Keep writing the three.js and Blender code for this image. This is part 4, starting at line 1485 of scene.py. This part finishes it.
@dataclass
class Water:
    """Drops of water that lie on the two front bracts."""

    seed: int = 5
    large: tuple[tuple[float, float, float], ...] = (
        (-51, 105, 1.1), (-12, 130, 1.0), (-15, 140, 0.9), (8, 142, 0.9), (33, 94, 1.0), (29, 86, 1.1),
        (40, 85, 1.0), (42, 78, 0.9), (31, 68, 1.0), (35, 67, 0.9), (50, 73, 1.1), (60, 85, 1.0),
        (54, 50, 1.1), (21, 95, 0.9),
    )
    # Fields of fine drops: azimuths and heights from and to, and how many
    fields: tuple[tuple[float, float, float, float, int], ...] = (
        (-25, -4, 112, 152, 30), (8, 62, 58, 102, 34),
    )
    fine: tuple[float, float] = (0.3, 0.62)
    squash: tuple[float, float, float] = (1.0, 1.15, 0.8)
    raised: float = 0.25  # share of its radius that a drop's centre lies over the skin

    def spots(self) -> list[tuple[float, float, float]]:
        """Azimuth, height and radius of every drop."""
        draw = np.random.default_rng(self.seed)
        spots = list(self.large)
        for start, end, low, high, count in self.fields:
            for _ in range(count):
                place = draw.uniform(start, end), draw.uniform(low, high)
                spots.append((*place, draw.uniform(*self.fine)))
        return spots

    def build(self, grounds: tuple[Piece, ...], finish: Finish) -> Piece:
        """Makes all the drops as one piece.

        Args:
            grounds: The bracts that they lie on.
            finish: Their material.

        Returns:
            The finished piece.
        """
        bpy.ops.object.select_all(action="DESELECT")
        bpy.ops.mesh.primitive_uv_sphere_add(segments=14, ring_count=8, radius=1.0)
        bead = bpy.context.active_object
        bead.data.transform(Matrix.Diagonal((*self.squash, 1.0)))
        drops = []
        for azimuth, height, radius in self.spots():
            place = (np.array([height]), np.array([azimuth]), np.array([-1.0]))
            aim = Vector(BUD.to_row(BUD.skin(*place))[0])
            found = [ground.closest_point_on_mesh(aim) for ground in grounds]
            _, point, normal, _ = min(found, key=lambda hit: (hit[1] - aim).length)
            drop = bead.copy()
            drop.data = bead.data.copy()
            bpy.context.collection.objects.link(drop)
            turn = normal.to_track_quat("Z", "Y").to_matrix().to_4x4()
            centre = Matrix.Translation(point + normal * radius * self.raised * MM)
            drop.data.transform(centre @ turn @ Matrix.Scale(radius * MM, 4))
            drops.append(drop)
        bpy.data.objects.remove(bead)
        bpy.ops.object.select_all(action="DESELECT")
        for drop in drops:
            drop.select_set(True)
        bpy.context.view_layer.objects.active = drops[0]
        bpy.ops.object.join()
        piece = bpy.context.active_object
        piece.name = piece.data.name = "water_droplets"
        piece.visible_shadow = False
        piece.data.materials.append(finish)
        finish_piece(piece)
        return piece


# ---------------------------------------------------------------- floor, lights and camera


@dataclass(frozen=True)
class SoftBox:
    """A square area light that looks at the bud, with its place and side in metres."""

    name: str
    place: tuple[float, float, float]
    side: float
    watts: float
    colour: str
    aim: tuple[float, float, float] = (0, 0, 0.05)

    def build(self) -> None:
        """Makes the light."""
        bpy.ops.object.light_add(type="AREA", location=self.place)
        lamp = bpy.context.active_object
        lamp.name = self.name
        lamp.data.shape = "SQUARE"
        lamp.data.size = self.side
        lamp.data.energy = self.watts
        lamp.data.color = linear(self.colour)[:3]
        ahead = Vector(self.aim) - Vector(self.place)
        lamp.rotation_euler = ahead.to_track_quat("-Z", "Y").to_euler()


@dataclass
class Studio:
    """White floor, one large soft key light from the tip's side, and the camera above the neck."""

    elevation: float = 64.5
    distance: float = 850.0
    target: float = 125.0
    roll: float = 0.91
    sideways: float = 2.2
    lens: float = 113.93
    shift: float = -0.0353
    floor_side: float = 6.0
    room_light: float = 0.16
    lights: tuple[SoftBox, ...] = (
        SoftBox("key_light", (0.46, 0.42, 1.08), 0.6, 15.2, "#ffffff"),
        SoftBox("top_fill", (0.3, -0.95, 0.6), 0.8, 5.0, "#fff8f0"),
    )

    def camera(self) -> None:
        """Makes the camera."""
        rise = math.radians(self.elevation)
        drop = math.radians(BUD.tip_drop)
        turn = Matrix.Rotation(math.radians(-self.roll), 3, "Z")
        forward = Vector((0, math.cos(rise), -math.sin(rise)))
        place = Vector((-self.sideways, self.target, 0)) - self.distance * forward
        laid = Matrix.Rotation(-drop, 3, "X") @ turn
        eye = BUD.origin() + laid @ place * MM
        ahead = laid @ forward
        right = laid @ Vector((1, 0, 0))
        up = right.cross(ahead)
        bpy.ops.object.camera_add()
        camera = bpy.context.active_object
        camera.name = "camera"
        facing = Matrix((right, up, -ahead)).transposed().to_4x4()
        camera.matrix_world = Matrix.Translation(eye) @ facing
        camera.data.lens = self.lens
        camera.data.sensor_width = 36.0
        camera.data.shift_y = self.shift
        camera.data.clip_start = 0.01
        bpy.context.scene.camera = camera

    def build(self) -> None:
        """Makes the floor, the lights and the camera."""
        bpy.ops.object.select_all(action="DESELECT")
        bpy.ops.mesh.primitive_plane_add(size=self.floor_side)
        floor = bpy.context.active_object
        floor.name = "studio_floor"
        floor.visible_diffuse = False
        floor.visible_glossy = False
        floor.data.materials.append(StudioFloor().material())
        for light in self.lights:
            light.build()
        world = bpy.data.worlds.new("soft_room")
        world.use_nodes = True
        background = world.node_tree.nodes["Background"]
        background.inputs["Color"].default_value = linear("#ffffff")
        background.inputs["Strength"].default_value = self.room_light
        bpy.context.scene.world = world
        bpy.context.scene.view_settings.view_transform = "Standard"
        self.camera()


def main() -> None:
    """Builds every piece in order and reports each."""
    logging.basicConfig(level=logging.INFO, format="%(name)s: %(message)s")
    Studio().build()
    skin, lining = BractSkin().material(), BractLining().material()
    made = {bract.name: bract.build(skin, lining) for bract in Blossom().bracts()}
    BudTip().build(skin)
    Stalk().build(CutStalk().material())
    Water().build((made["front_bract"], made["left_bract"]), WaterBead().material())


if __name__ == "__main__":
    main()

Your instructions ▸ Looking at the material above, please copy exactly every line from its first line through the line containing "of water that", with both ends included and nothing else.

Solution to this exercise ▸
Keep writing the three.js and Blender code for this image. This is part 4, starting at line 1485 of scene.py. This part finishes it.
@dataclass
class Water:
    """Drops of water that lie on the two front bracts."""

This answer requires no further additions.